[start]
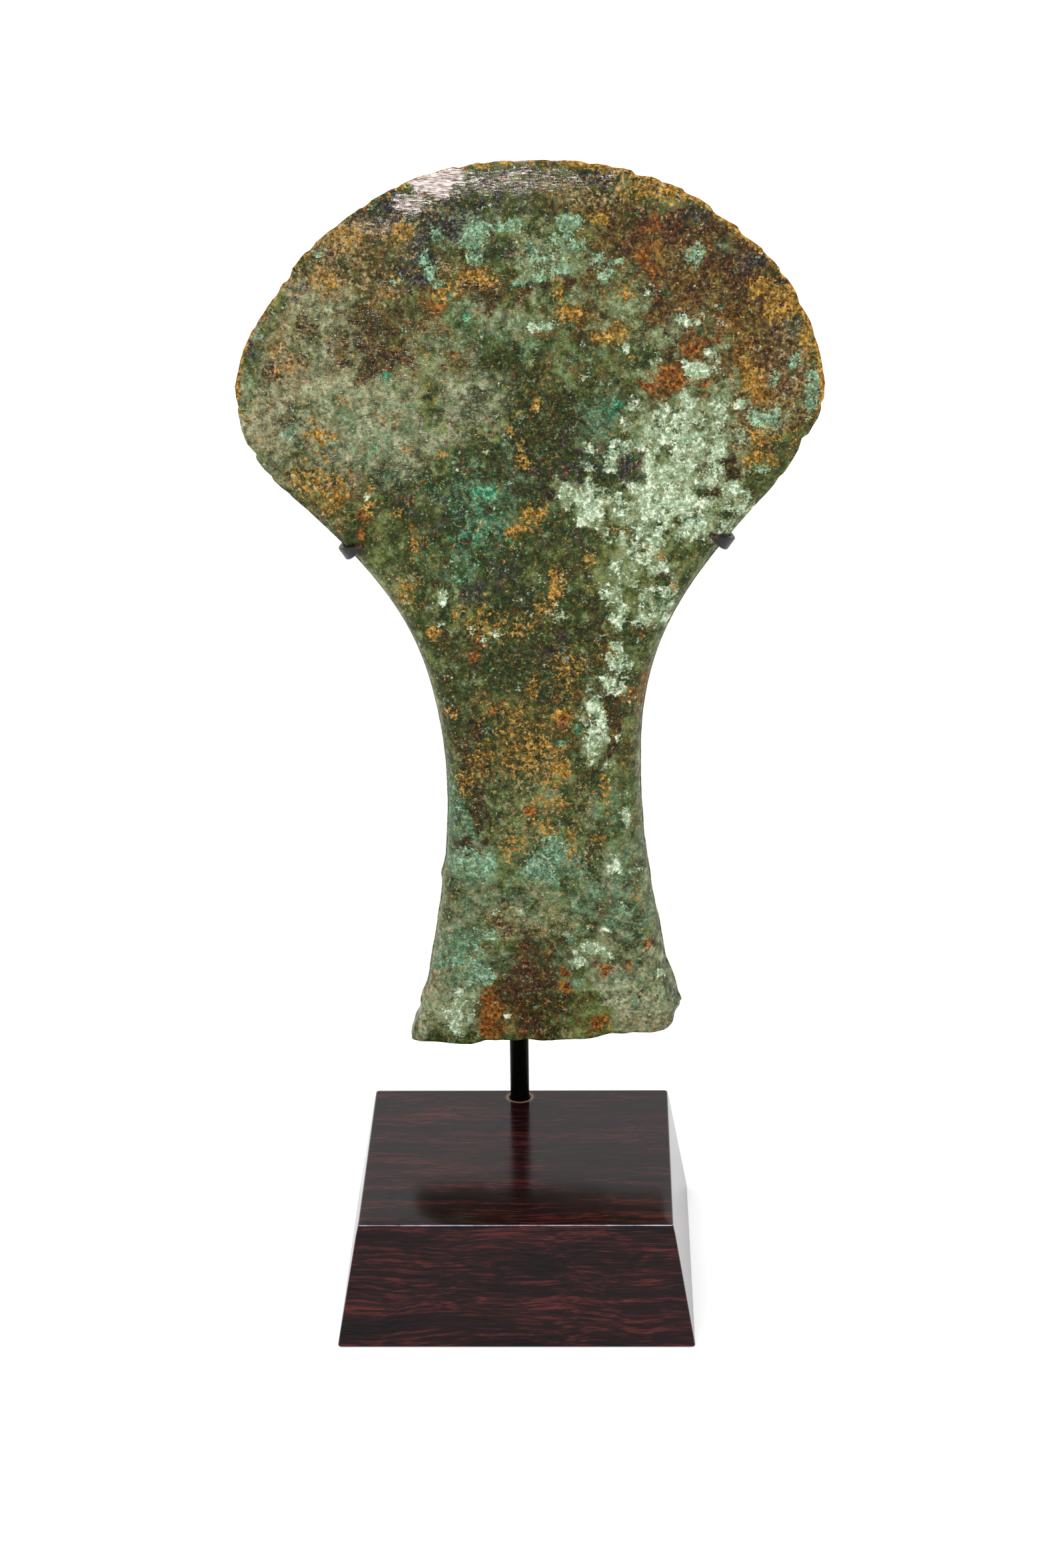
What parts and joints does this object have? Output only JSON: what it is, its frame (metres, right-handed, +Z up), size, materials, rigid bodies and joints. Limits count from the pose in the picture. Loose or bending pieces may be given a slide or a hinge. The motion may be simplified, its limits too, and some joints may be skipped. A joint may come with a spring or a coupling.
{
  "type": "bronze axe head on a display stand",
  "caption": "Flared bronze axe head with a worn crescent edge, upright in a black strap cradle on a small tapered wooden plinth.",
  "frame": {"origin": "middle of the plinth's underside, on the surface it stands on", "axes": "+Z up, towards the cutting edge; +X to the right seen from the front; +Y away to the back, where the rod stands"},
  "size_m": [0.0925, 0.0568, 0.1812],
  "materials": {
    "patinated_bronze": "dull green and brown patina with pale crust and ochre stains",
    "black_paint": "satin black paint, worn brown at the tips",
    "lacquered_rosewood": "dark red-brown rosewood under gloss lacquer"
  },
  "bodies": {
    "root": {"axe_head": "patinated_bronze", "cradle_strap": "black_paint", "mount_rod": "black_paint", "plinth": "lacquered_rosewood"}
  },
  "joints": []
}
[end]
Write out the material exactly as given.

TASK RESPONSE>
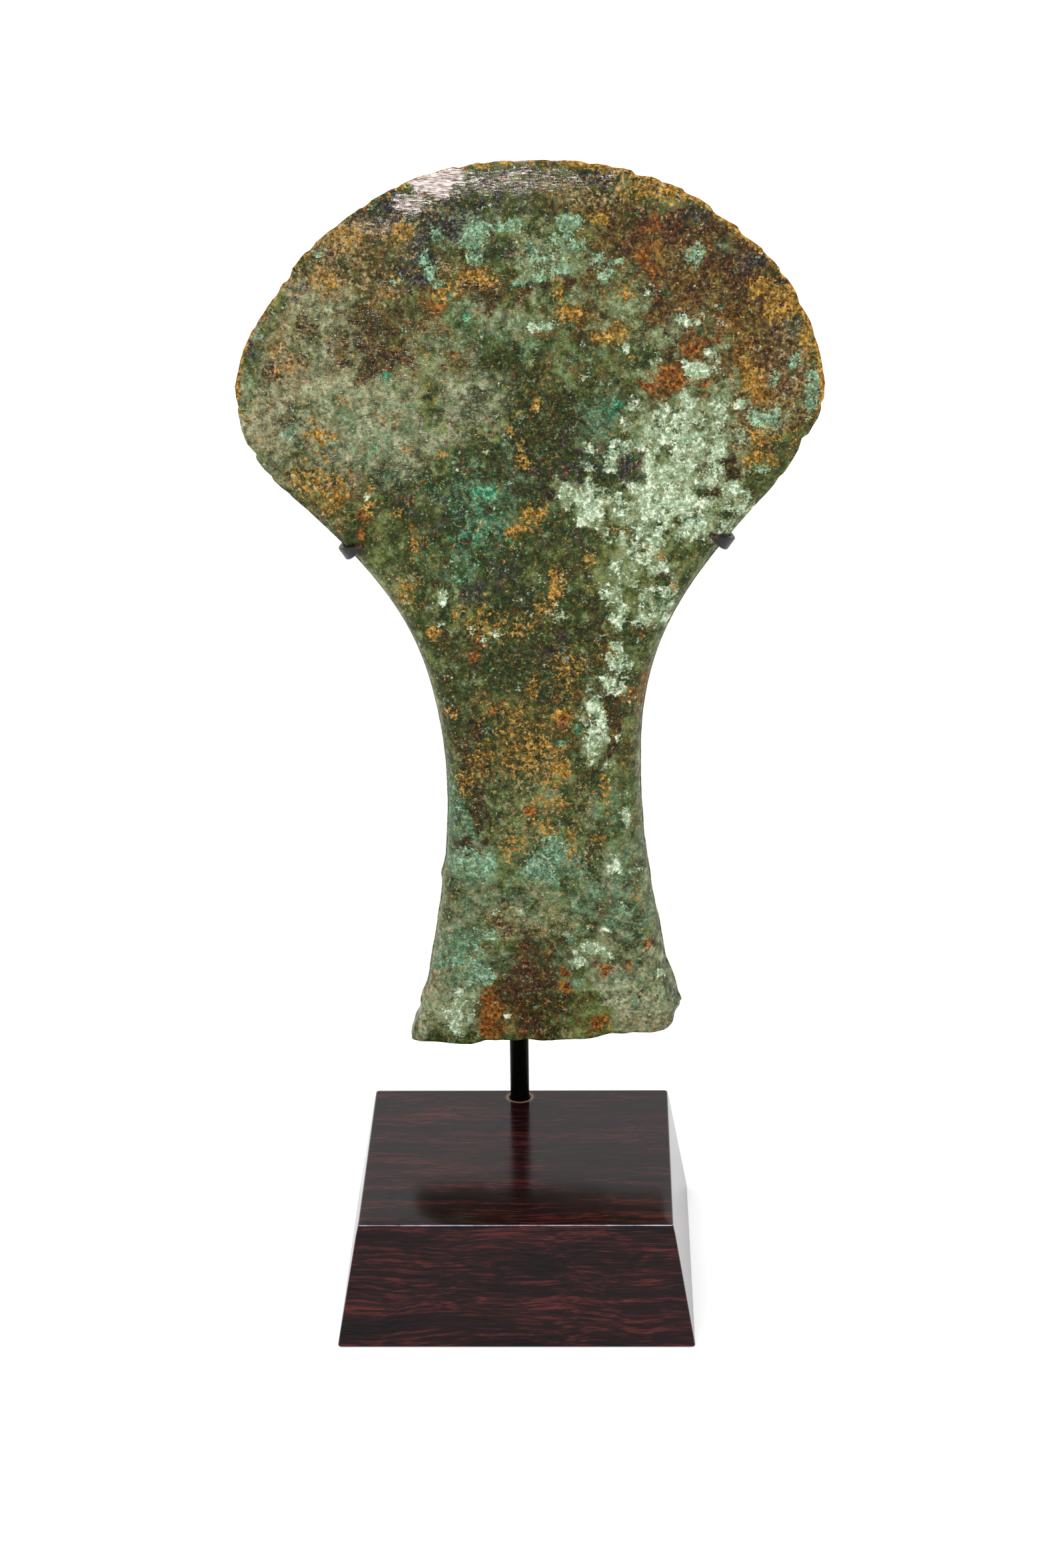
What parts and joints does this object have? Output only JSON: what it is, its frame (metres, right-handed, +Z up), size, materials, rigid bodies and joints. Limits count from the pose in the picture. Loose or bending pieces may be given a slide or a hinge. The motion may be simplified, its limits too, and some joints may be skipped. A joint may come with a spring or a coupling.
{
  "type": "bronze axe head on a display stand",
  "caption": "Flared bronze axe head with a worn crescent edge, upright in a black strap cradle on a small tapered wooden plinth.",
  "frame": {"origin": "middle of the plinth's underside, on the surface it stands on", "axes": "+Z up, towards the cutting edge; +X to the right seen from the front; +Y away to the back, where the rod stands"},
  "size_m": [0.0925, 0.0568, 0.1812],
  "materials": {
    "patinated_bronze": "dull green and brown patina with pale crust and ochre stains",
    "black_paint": "satin black paint, worn brown at the tips",
    "lacquered_rosewood": "dark red-brown rosewood under gloss lacquer"
  },
  "bodies": {
    "root": {"axe_head": "patinated_bronze", "cradle_strap": "black_paint", "mount_rod": "black_paint", "plinth": "lacquered_rosewood"}
  },
  "joints": []
}